Historical newspaper records reveal that another fire in the building injured eight tenants in 1993. Dang already owned the property at the time. That fire was caused by “electrical overload,” according to a 1994 San Francisco Chronicle story.

The year after that fire, Dang ran for mayor of Oakland, finishing second to Elihu Harris.

Dang, an Oakland Chinatown native, was one of the founders of East Bay Asian Local Development Corporation, or EBALDC, one of Oakland’s most significant nonprofit affordable housing developers.

Dang served on the organization’s board through at least 2024, and received a “lifetime achievement award” at EBALDC’s 50th anniversary celebration in the fall. 

In an interview with the organization, Dang said EBALDC grew out of a feeling that he and his co-founders had of ”an obligation to give back to our community.” They were educated and entered the workforce during a time of social upheaval and civil rights organizing, including among Asian Americans in Oakland. 

But in at least a few instances, Dang’s development and rental businesses have run into “controversy over legal or political questions,” noted the 1994 Chronicle article.

After restoring his Broadway property following the 1993 fire, Dang told a reporter he intended to keep some of the units vacant, because he was choosy about whom to rent to.

“I will not accept welfare tenants, or people who are not working, or people who have some other problems,” he said at the time. “I’d rather leave them vacant. I’ve been that route…we end up evicting them.” 

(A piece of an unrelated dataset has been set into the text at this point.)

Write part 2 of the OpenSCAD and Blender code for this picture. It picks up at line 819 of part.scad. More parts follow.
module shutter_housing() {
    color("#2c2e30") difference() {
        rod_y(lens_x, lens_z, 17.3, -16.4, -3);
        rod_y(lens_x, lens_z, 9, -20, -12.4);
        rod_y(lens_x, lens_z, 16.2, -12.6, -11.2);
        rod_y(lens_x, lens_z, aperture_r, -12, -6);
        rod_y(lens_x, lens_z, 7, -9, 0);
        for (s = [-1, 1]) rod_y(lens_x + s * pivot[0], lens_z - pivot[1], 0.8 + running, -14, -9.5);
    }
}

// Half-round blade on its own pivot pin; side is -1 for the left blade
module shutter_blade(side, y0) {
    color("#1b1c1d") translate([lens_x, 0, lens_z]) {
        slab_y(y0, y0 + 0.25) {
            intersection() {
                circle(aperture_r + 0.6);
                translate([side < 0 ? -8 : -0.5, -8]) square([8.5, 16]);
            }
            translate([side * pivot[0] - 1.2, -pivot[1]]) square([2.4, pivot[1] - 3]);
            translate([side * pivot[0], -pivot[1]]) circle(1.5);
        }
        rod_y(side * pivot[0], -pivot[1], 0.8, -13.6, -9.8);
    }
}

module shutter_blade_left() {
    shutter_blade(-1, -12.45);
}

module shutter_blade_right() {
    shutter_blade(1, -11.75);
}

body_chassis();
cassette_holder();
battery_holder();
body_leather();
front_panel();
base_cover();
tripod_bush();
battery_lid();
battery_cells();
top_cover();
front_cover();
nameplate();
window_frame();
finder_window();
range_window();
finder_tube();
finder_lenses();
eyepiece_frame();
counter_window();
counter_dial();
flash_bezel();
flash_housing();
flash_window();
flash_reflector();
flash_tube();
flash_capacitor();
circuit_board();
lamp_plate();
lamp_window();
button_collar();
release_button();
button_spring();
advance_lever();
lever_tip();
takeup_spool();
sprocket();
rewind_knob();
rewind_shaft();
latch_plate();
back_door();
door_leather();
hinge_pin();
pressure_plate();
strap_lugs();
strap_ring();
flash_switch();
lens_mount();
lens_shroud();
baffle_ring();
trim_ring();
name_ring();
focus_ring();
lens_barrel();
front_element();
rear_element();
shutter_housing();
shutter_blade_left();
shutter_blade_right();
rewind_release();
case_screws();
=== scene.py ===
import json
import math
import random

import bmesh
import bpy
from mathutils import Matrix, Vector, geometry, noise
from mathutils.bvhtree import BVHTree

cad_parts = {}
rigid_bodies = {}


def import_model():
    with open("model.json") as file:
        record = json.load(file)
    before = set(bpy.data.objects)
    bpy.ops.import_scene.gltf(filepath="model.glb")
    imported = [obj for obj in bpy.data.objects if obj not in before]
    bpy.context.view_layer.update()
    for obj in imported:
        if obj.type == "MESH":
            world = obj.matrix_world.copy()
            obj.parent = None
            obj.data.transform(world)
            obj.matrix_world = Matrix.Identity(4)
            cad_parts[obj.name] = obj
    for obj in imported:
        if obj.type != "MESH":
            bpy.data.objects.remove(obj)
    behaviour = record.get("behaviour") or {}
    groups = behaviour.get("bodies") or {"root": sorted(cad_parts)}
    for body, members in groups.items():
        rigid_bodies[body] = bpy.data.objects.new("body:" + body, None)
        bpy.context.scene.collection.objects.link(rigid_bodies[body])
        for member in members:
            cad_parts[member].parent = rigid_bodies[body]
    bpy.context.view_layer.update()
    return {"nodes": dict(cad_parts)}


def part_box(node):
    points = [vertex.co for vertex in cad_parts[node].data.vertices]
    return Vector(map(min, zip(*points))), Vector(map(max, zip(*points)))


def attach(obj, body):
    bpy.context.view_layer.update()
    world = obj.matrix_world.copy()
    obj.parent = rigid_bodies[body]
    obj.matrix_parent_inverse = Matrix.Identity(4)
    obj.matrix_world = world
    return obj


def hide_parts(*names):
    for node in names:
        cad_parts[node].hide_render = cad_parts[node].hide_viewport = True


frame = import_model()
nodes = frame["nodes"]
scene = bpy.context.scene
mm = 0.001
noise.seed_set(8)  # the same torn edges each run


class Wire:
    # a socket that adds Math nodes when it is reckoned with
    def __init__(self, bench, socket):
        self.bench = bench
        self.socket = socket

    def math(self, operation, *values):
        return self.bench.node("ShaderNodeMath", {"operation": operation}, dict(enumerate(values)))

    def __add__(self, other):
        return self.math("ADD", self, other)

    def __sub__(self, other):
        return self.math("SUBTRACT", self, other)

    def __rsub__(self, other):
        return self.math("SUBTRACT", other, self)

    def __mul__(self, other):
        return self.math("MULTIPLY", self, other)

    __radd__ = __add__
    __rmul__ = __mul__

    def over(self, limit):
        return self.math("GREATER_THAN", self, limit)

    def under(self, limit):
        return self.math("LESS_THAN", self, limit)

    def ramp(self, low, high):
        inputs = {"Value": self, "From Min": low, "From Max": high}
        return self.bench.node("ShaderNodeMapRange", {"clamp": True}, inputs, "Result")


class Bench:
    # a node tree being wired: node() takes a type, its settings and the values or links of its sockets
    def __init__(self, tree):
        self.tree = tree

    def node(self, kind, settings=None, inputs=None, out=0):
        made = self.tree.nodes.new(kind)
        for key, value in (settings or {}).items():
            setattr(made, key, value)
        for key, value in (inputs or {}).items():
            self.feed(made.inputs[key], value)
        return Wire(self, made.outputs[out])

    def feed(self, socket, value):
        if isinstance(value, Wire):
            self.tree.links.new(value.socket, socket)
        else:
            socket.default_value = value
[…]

Court records show Dang has been a party to numerous lawsuits in Alameda County over the past several decades, sometimes as the plaintiff and sometimes as a defendant. 

Dang owns 1770 Broadway through a company called 19th & Broadway Associates, incorporated in 1984.

He and his family own at least 16 other properties in the Bay Area, many around downtown Oakland, Chinatown, and Adam’s Point, according to public records and a San Francisco Chronicle database 

Hall, the attorney from Centro Legal, said several tenants he spoke with — some of whom have children and some of whom are elderly — are eager to move back to the centrally located building, and were distressed to receive the letter notifying them their leases were terminated.

The incident is the largest single instance of displacement in the city since the New Year’s 2023 flood at the Coliseum Connections property in East Oakland. Residents there were unable to return home for months.